Stated problem:
The lines to reproduce run from the first one through the line containing "EDGE_ROUNDING = 0.8 * MM". Reproduce them exactly.

Records supplied:
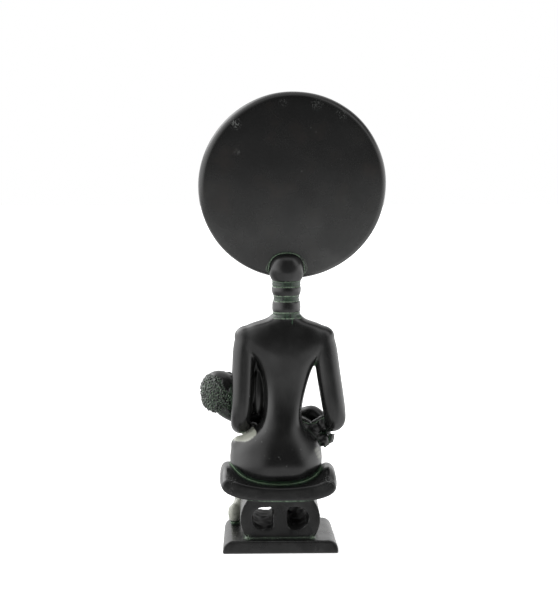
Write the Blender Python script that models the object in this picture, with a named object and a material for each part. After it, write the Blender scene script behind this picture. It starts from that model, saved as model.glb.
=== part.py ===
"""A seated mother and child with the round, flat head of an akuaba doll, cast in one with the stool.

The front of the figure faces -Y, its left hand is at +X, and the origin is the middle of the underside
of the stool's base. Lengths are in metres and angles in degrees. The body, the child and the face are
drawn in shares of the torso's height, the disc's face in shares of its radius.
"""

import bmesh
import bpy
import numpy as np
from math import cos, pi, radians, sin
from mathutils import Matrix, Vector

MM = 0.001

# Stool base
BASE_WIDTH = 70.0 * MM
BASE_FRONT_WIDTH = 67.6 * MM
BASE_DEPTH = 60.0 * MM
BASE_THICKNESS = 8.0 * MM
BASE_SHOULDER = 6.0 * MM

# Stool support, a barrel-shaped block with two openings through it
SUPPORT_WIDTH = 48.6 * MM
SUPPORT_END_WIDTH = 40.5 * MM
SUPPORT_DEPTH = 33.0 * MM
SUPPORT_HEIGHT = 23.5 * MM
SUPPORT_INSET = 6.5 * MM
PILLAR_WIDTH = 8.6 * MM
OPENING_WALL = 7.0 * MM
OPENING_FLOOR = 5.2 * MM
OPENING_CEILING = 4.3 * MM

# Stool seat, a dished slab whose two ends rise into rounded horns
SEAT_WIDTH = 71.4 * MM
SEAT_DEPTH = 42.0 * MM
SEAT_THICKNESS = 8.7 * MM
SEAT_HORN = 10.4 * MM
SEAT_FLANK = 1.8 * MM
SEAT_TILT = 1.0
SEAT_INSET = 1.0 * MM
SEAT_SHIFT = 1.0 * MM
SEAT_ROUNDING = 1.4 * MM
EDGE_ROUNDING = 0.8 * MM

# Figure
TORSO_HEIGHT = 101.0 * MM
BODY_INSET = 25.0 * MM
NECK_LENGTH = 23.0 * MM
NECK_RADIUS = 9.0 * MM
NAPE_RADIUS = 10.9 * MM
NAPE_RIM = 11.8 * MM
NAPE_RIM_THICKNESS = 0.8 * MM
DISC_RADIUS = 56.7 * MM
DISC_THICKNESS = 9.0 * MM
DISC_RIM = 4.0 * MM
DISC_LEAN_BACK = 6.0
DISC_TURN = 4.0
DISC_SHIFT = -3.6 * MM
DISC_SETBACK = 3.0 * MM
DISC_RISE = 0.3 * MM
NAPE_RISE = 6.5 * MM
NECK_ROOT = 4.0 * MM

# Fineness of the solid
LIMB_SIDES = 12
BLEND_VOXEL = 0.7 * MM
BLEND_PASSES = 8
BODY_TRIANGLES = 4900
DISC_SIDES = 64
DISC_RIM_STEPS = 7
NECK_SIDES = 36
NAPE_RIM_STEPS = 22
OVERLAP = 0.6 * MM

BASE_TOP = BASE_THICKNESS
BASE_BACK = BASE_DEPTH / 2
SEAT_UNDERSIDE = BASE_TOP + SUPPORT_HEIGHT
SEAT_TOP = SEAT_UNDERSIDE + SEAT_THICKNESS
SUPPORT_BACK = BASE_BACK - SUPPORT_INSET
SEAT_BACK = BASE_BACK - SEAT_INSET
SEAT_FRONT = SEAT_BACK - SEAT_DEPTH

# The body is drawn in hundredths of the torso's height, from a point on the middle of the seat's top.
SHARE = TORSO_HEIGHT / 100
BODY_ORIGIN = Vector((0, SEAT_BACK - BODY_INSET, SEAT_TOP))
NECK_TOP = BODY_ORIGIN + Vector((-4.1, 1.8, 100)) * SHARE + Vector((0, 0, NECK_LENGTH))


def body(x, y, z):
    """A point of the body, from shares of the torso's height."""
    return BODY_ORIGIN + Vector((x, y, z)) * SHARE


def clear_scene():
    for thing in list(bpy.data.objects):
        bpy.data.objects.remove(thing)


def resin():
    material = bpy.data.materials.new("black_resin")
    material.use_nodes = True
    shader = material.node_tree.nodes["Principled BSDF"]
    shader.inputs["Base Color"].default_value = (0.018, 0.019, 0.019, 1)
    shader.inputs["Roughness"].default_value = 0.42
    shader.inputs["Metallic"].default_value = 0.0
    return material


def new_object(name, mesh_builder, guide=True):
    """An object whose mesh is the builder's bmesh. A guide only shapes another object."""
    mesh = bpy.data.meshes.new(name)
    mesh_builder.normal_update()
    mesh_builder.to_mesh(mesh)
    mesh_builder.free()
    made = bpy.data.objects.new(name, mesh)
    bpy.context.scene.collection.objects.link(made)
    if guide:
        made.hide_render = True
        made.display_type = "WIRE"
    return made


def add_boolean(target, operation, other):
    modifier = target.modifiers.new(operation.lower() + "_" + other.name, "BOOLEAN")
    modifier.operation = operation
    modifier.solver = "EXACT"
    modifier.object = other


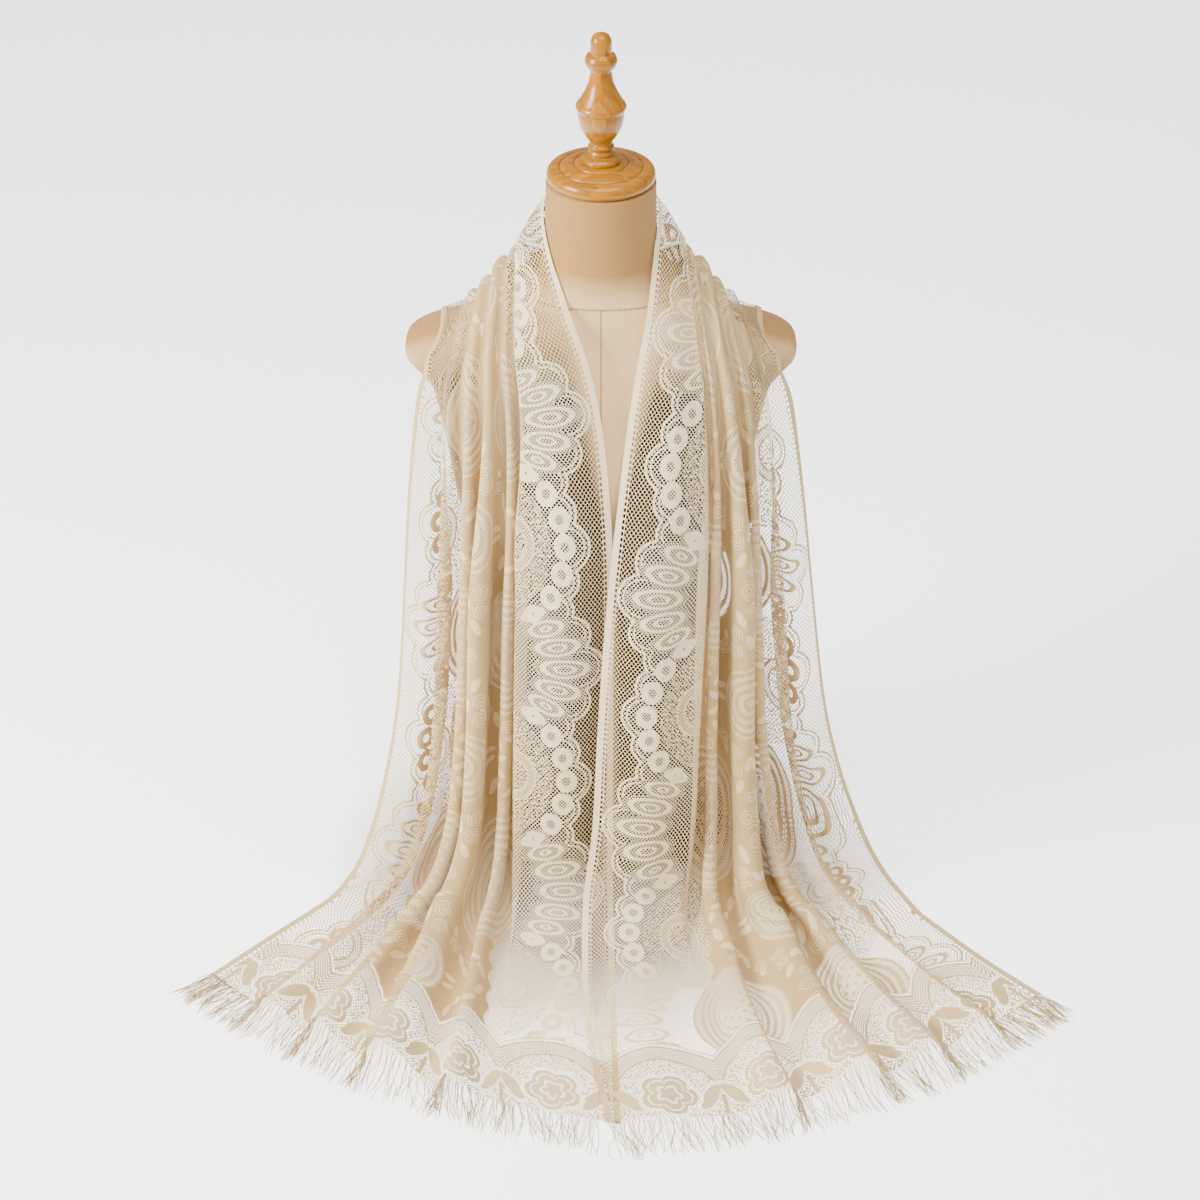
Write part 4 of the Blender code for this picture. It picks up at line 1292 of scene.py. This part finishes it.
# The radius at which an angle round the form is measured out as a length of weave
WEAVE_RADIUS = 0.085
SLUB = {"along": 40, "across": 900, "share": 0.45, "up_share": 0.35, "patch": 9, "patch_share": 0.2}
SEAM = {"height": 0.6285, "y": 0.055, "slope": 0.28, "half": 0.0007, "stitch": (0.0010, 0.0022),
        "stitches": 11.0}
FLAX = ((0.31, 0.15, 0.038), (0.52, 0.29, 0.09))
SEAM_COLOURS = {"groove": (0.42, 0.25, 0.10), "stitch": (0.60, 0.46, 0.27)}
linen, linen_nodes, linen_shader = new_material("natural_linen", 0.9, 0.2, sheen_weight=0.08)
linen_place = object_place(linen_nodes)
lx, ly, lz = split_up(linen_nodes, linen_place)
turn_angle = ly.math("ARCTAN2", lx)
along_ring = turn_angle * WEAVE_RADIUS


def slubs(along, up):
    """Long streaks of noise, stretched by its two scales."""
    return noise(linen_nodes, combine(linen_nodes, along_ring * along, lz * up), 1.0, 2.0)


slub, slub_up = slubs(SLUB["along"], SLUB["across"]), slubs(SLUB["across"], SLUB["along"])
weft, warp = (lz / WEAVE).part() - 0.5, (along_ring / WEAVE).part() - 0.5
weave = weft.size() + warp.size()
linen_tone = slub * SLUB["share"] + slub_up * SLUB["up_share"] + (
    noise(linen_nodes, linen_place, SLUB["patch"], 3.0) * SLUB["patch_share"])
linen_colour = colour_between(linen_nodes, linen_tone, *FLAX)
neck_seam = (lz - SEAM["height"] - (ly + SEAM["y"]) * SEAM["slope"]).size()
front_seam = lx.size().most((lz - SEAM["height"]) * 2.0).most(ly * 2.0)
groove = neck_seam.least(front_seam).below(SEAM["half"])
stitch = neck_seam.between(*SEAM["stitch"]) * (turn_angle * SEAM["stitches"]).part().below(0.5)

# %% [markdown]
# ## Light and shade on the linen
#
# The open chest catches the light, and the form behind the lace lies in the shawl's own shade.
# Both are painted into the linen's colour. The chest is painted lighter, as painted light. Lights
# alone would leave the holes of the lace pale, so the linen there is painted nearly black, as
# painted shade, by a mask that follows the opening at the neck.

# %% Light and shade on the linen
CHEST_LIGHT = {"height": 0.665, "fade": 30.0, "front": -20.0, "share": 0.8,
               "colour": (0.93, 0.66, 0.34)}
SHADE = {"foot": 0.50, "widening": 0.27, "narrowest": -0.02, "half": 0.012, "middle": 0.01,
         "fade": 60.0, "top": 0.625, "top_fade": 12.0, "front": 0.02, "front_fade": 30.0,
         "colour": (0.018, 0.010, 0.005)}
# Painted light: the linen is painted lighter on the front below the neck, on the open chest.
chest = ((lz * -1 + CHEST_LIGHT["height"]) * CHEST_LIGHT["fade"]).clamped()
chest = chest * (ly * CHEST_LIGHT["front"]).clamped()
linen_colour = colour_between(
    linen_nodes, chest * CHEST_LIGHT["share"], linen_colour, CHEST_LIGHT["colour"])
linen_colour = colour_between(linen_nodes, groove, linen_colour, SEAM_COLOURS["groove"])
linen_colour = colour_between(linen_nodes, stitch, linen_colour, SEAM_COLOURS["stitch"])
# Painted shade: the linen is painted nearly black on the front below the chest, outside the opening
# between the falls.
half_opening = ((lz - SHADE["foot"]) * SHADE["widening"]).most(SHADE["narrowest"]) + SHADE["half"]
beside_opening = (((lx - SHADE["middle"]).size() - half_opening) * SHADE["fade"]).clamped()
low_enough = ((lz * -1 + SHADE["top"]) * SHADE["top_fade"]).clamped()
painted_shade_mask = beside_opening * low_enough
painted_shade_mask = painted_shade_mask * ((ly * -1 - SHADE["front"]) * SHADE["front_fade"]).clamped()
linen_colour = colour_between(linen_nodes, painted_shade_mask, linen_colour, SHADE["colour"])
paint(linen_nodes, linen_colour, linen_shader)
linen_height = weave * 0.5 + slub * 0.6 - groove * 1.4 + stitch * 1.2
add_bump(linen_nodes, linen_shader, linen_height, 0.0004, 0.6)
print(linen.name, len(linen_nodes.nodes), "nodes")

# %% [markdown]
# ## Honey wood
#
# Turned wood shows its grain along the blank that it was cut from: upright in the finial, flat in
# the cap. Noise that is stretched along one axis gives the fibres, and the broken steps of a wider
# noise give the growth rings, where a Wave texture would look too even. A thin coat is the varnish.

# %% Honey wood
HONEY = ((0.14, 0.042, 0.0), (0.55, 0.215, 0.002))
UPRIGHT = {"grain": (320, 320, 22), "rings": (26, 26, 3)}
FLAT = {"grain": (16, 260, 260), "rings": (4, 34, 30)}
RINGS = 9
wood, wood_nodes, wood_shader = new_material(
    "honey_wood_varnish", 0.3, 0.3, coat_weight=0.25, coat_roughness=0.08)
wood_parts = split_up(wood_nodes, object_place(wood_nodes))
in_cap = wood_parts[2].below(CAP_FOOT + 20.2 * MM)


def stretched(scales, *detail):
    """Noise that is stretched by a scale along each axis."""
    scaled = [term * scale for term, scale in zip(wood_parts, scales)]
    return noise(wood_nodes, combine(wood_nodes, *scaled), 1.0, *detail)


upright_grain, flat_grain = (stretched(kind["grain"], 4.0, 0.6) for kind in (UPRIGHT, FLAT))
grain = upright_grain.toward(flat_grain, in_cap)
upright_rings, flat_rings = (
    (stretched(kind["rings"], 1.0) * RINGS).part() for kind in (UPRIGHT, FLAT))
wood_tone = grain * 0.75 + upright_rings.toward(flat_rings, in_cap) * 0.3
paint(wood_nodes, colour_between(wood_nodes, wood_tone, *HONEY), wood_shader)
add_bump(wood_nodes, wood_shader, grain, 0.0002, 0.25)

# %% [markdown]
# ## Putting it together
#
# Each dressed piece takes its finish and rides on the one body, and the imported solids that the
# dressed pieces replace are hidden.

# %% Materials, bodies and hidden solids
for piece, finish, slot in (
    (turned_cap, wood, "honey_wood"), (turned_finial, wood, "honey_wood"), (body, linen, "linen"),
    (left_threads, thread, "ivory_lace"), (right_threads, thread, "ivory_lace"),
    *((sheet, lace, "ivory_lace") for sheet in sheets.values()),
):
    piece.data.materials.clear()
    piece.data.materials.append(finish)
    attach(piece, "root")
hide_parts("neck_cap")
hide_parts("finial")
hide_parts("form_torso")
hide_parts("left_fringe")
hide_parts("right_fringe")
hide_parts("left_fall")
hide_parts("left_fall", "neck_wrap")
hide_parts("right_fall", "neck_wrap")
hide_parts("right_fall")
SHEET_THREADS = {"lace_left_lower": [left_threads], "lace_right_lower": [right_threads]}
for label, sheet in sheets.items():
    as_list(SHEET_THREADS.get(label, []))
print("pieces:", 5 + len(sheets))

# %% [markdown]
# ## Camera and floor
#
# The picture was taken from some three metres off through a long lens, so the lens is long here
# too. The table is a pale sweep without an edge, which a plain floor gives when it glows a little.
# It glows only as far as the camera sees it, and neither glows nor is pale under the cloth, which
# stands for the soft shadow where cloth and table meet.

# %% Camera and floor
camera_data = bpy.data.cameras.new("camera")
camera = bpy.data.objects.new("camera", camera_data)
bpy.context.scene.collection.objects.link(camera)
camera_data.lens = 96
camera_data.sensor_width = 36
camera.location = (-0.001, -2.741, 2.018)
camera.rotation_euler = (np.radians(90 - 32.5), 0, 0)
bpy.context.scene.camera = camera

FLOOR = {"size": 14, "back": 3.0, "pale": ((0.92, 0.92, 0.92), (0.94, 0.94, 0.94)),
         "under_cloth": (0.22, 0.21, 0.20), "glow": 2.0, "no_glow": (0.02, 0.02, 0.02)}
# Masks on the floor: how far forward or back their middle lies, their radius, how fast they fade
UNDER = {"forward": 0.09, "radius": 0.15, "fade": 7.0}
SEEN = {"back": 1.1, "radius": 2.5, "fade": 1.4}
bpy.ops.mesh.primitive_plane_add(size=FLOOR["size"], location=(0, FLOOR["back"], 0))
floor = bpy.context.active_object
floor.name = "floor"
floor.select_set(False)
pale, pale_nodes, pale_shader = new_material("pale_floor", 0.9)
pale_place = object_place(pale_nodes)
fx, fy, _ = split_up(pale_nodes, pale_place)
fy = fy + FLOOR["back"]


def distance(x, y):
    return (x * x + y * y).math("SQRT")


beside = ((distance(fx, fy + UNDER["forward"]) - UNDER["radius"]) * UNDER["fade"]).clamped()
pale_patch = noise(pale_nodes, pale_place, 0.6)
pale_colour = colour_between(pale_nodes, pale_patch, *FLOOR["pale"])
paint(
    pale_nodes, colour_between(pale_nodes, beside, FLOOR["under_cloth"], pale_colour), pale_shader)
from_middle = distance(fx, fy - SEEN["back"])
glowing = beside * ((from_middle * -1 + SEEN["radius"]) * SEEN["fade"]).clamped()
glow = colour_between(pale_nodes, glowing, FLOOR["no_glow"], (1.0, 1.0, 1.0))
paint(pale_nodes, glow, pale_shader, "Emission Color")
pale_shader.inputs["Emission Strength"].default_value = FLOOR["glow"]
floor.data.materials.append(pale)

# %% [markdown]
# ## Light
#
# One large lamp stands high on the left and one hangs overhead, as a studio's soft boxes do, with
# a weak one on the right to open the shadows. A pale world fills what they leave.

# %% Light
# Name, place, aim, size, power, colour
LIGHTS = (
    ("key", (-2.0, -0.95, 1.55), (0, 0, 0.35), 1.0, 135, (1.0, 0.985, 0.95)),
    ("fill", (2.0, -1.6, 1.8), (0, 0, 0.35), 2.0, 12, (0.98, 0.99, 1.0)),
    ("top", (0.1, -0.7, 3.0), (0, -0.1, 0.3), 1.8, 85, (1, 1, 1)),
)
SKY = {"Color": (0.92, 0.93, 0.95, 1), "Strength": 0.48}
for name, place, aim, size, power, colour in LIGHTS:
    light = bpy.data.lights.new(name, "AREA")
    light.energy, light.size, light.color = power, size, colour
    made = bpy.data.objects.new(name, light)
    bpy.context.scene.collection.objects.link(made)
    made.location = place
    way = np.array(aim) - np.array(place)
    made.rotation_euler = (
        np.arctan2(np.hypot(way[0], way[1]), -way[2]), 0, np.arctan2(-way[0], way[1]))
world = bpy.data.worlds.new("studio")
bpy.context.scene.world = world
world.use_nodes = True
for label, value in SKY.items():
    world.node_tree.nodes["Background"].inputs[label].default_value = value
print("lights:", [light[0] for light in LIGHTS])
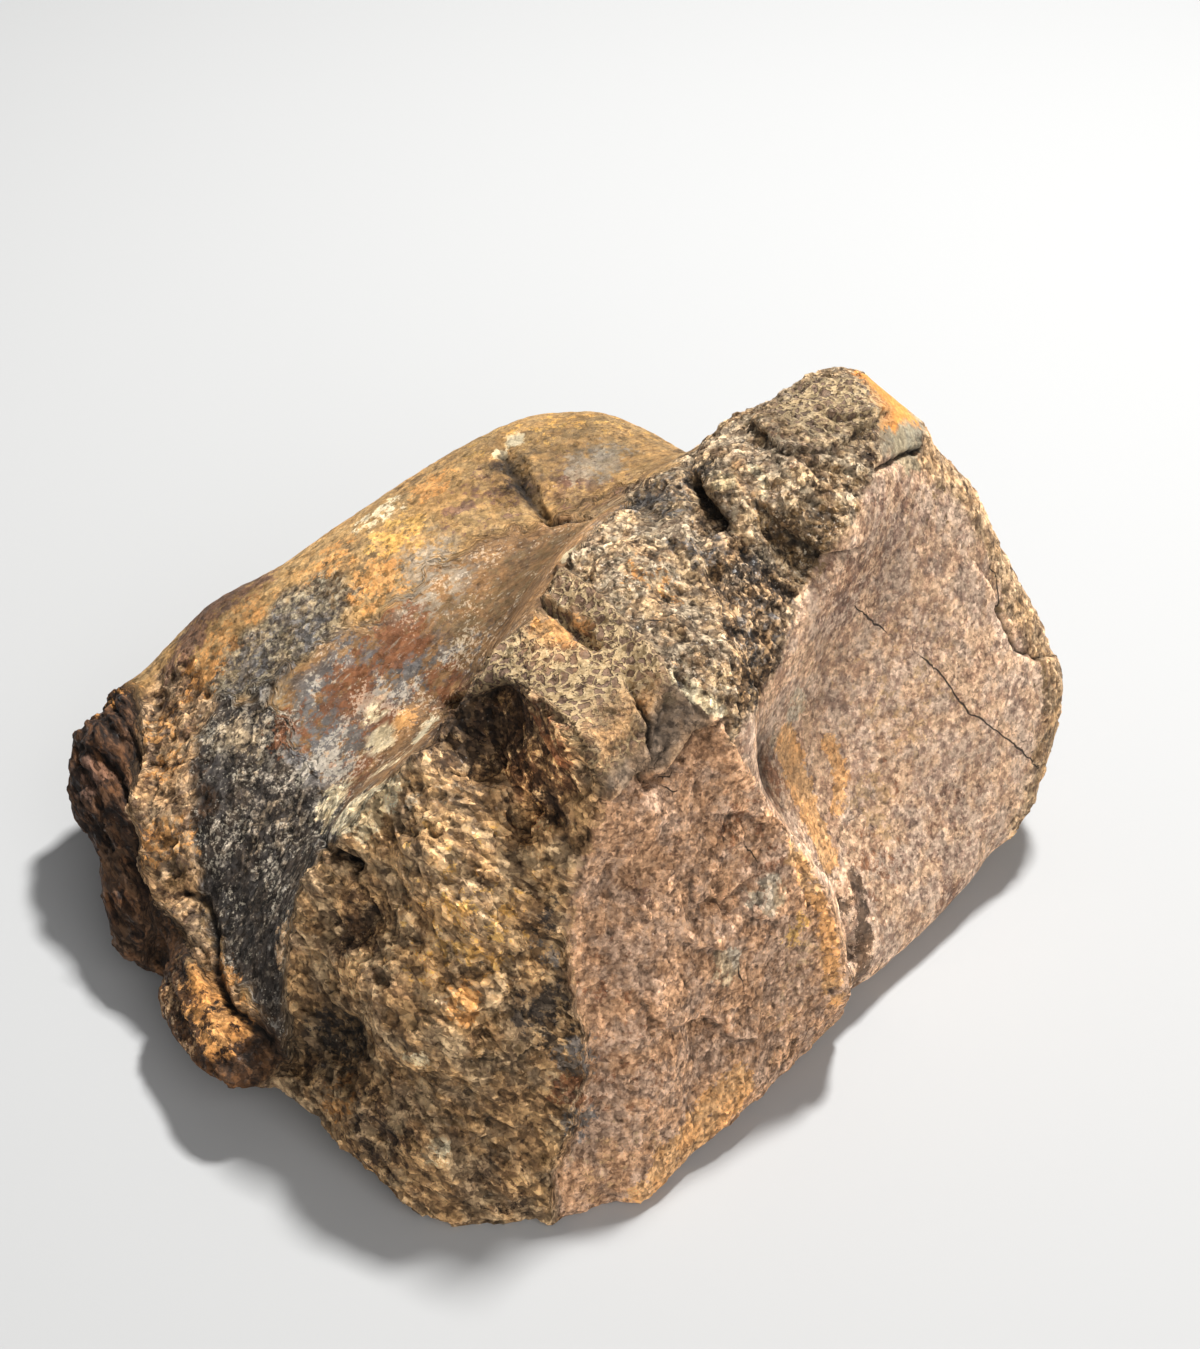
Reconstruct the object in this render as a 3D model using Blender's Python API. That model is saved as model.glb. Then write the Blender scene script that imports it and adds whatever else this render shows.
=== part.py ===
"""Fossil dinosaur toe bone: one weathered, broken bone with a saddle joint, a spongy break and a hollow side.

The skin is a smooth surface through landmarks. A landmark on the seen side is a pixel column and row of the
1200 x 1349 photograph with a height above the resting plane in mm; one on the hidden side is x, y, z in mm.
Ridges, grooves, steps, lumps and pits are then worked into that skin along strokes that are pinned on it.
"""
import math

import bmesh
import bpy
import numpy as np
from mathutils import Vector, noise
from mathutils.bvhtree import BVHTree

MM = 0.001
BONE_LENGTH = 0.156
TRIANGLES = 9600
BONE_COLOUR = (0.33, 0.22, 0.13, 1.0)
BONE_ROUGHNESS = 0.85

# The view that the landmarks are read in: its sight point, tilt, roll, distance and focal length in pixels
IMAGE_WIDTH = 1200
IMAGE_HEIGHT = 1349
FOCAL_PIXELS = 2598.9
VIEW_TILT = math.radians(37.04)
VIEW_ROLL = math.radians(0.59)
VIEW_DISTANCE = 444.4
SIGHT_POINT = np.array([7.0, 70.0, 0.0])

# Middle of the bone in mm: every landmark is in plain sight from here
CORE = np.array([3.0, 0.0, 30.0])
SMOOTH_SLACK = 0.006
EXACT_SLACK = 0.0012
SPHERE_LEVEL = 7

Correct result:
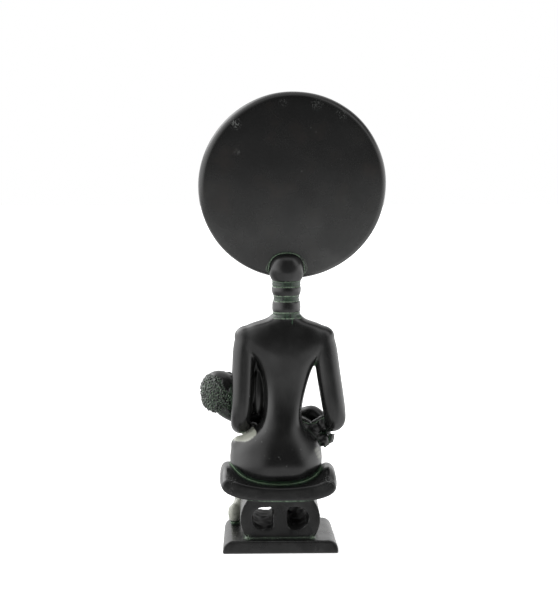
Write the Blender Python script that models the object in this picture, with a named object and a material for each part. After it, write the Blender scene script behind this picture. It starts from that model, saved as model.glb.
=== part.py ===
"""A seated mother and child with the round, flat head of an akuaba doll, cast in one with the stool.

The front of the figure faces -Y, its left hand is at +X, and the origin is the middle of the underside
of the stool's base. Lengths are in metres and angles in degrees. The body, the child and the face are
drawn in shares of the torso's height, the disc's face in shares of its radius.
"""

import bmesh
import bpy
import numpy as np
from math import cos, pi, radians, sin
from mathutils import Matrix, Vector

MM = 0.001

# Stool base
BASE_WIDTH = 70.0 * MM
BASE_FRONT_WIDTH = 67.6 * MM
BASE_DEPTH = 60.0 * MM
BASE_THICKNESS = 8.0 * MM
BASE_SHOULDER = 6.0 * MM

# Stool support, a barrel-shaped block with two openings through it
SUPPORT_WIDTH = 48.6 * MM
SUPPORT_END_WIDTH = 40.5 * MM
SUPPORT_DEPTH = 33.0 * MM
SUPPORT_HEIGHT = 23.5 * MM
SUPPORT_INSET = 6.5 * MM
PILLAR_WIDTH = 8.6 * MM
OPENING_WALL = 7.0 * MM
OPENING_FLOOR = 5.2 * MM
OPENING_CEILING = 4.3 * MM

# Stool seat, a dished slab whose two ends rise into rounded horns
SEAT_WIDTH = 71.4 * MM
SEAT_DEPTH = 42.0 * MM
SEAT_THICKNESS = 8.7 * MM
SEAT_HORN = 10.4 * MM
SEAT_FLANK = 1.8 * MM
SEAT_TILT = 1.0
SEAT_INSET = 1.0 * MM
SEAT_SHIFT = 1.0 * MM
SEAT_ROUNDING = 1.4 * MM
EDGE_ROUNDING = 0.8 * MM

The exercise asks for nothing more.